### What is being asked
Check each line for the string "from". Give only the count of lines that have it.

### Stored rows

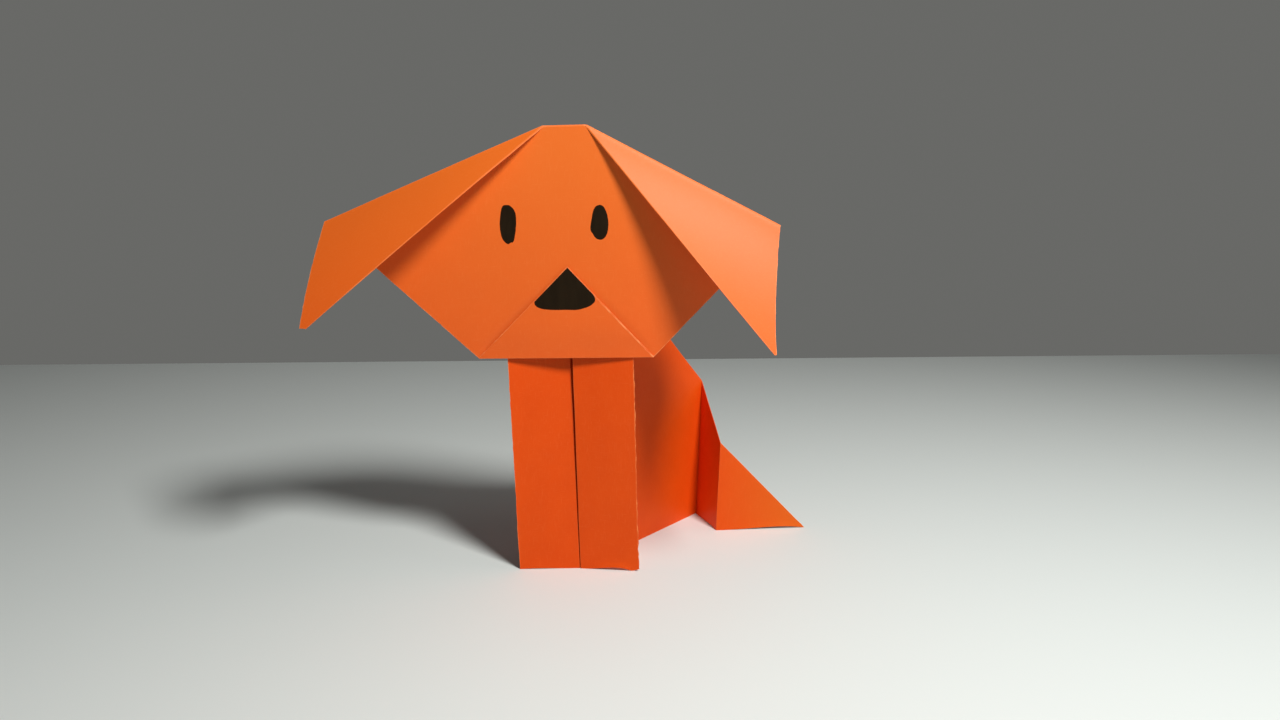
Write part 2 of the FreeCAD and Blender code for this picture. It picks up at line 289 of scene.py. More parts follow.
def body_points():
    """Corner points of the body sheet's mid-surface."""
    lean = leaning(-front_lean)
    right_out = heading(-right_leg_turn)
    left_out = heading(180 + left_leg_turn)
    rear_lean_step = leaning(rear_lean)
    p = {"seam": vec(0, 0, 0)}
    p["rear"] = p["seam"] + heading(flank_heading) * flank_length
    p["tail"] = p["rear"] + heading(pleat_heading) * pleat_length
    p["tip"] = p["tail"] + heading(tail_heading) * tail_length
    p["peak"] = p["seam"] + lean * seam_top
    p["rear_top"] = p["rear"] + rear_lean_step * (tail_length + pleat_length)
    p["tail_top"] = p["tail"] + rear_lean_step * tail_length

    right_facings = {name: facings_at(name, p, RIGHT_LAYER) for name in list(p)}
    for name, facings in right_facings.items():
        p[name + "_2"] = p[name] - mitre(facings, layer_pitch, name in ON_TABLE)
    left_seam_foot = p["seam"] + left_out * seam_gap_foot
    left_seam_top = p["peak"] + left_out * seam_gap_top
    p["seam_2"] = left_seam_foot + vec(0, seam_step_foot, 0)
    p["peak_2"] = left_seam_top + vec(0, seam_step_top, 0)

    left_lean = (left_seam_top - left_seam_foot) / seam_top
    right_edge = p["seam"] + right_out * leg_width
    p["right_foot"] = p["seam"] + right_out * (leg_width - foot_nick_width)
    p["right_foot_up"] = right_edge + lean * foot_nick_height
    p["right_top"] = right_edge + lean * leg_outer_top
    p["left_foot"] = left_seam_foot + left_out * leg_width
    p["left_top"] = p["left_foot"] + left_lean * leg_outer_top

    p["tab_right"] = p["right_top"] + heading(-90 - right_leg_turn) * layer_pitch
    p["tab_left"] = p["left_top"] + heading(-90 + left_leg_turn) * layer_pitch
    p["tab_peak"] = (p["peak"] + left_seam_top) / 2 + vec(0, -layer_pitch, 0)
    forward = p["tab_right"][1] - p["tab_peak"][1]
    down = math.sqrt(tab_length ** 2 - forward ** 2)
    p["tab_tip"] = p["tab_peak"] - lean * down + vec(0, forward, 0)
    return p


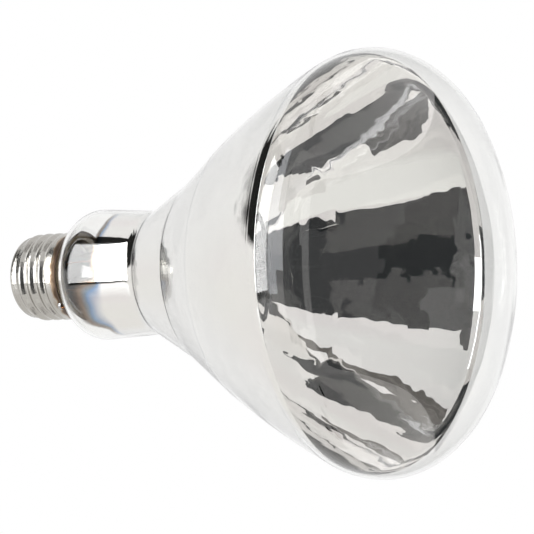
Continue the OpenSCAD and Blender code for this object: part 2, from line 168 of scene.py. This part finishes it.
def revolve(name, outline, segments=160, closed=True):
    """A mesh turned about the lamp's axis from an outline of (radius, height) in millimetres."""
    mesh = bpy.data.meshes.new(name)
    bm = bmesh.new()
    rings = []
    for r, z in outline:
        if r < 1e-4:
            rings.append([bm.verts.new((0, 0, z * MM))] * segments)
        else:
            rings.append([bm.verts.new((r * MM * cos(2 * pi * k / segments),
                                        r * MM * sin(2 * pi * k / segments), z * MM))
                          for k in range(segments)])
    pairs = list(zip(rings, rings[1:]))
    if closed:
        pairs.append((rings[-1], rings[0]))
    for low, high in pairs:
        for k in range(segments):
            n = (k + 1) % segments
            corners = []
            for v in (low[k], low[n], high[n], high[k]):
                if v not in corners:
                    corners.append(v)
            if len(corners) > 2:
                bm.faces.new(corners)
    bmesh.ops.recalc_face_normals(bm, faces=bm.faces)
    for f in bm.faces:
        f.smooth = True
    bm.to_mesh(mesh)
    bm.free()
    obj = bpy.data.objects.new(name, mesh)
    bpy.context.scene.collection.objects.link(obj)
    return obj


# Materials.
def linear(hex_colour):
    channels = [int(hex_colour[i:i + 2], 16) / 255 for i in (1, 3, 5)]
    return tuple(c / 12.92 if c <= 0.04045 else ((c + 0.055) / 1.055) ** 2.4 for c in channels) + (1.0,)


def node(tree, kind, settings=None, **links):
    """Adds a node. Settings are its properties, and links are values or sockets for its inputs."""
    n = tree.nodes.new(kind)
    for key, value in (settings or {}).items():
        setattr(n, key, value)
    for key, value in links.items():
        socket = n.inputs[int(key[1:])] if key[0] == "i" and key[1:].isdigit() else n.inputs[key.replace("_", " ")]
        if isinstance(value, bpy.types.NodeSocket):
            tree.links.new(value, socket)
        else:
            socket.default_value = value
    return n


def ramp(tree, value, stops):
    """A colour ramp from pairs of place and hex colour."""
    n = node(tree, "ShaderNodeValToRGB", Fac=value)
    while len(n.color_ramp.elements) < len(stops):
        n.color_ramp.elements.new(1.0)
    for element, (place, colour) in zip(n.color_ramp.elements, stops):
        element.position = place
        element.color = linear(colour)
    return n.outputs["Color"]


def material(name):
    m = bpy.data.materials.new(name)
    m.use_nodes = True
    m.node_tree.nodes.clear()
    return m, m.node_tree


def object_place(tree):
    return node(tree, "ShaderNodeTexCoord").outputs["Object"]


def height_in_mm(tree, place):
    z = node(tree, "ShaderNodeSeparateXYZ", Vector=place).outputs["Z"]
    return node(tree, "ShaderNodeMath", {"operation": "MULTIPLY"}, i0=z, i1=1000.0).outputs[0]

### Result
3